La voix y est traquée jusqu'au fond des gorges, sabotée ou déformée par inhalation
d'hélium, mimée par des machines. Orphelins du grand style oratoire, des corps comme
expropriés de leurs noms - Cicéron devient un obèse instrument à cordes, Brutus une
femme squelettique - errent dans un monde déorbité par le meurtre de César.
Giulio Cesare (en italien, surtitré)
La rhétorique a été la seule pratique (avec la grammaire, née après
elle) à travers laquelle notre société a reconnu son langage et sa souveraineté. Elle
s'est imposée au delà des idéologies qui se succédaient, telle une idéologie
supérieure de la forme. Le pouvoir apparaît comme tel seulement là où il se revêt de
la force du verbe. Du verbe rhétorique. L'envoûtement de la rhétorique :
l'éléphantiasique levain de la parole vide. Persuasion qui, sans souci de l'objet, n'a
rien d'autre en vue que son propre effet d'art. Art en tant que contrôle, là où la
forme de l'amphithéâtre grec se superpose à celle, en tout similaire, du sénat. La
rhétorique prend-elle fin là où commence le théâtre? Le théâtre commence là où
commence la rhétorique, peut-être. La rhétorique accepte et révèle la corruption du
théâtre ; elle porte sur le théâtre un regard impie, scabreux ; elle en exalte le vrai
visage, qui est, précisément, celui de la fiction, de la corruption.

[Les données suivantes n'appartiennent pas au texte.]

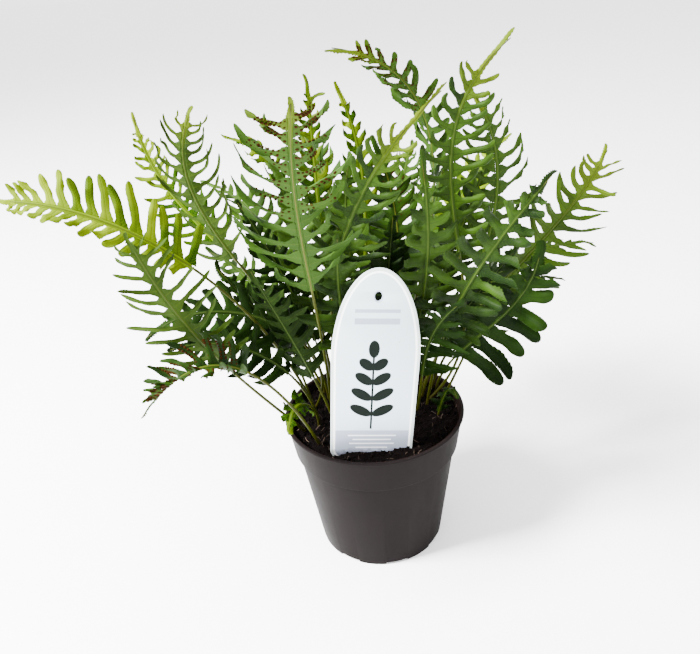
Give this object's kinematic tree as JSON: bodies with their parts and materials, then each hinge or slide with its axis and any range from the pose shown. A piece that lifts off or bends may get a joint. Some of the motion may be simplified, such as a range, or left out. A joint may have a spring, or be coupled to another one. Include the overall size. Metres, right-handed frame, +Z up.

Outre le texte de Shakespeare, il y a les historiens latins : Suétone, Cornélius Nepos,
Tacite, Dion Cassius, Appien, Salluste et Jules César lui-même. Il y a les écrits des
rhétoriciens : Cicéron, Quintilien. Et puis la source du poète : Les Vies des hommes
illustres, de Plutarque. Et le dernier cercle de Dante (...).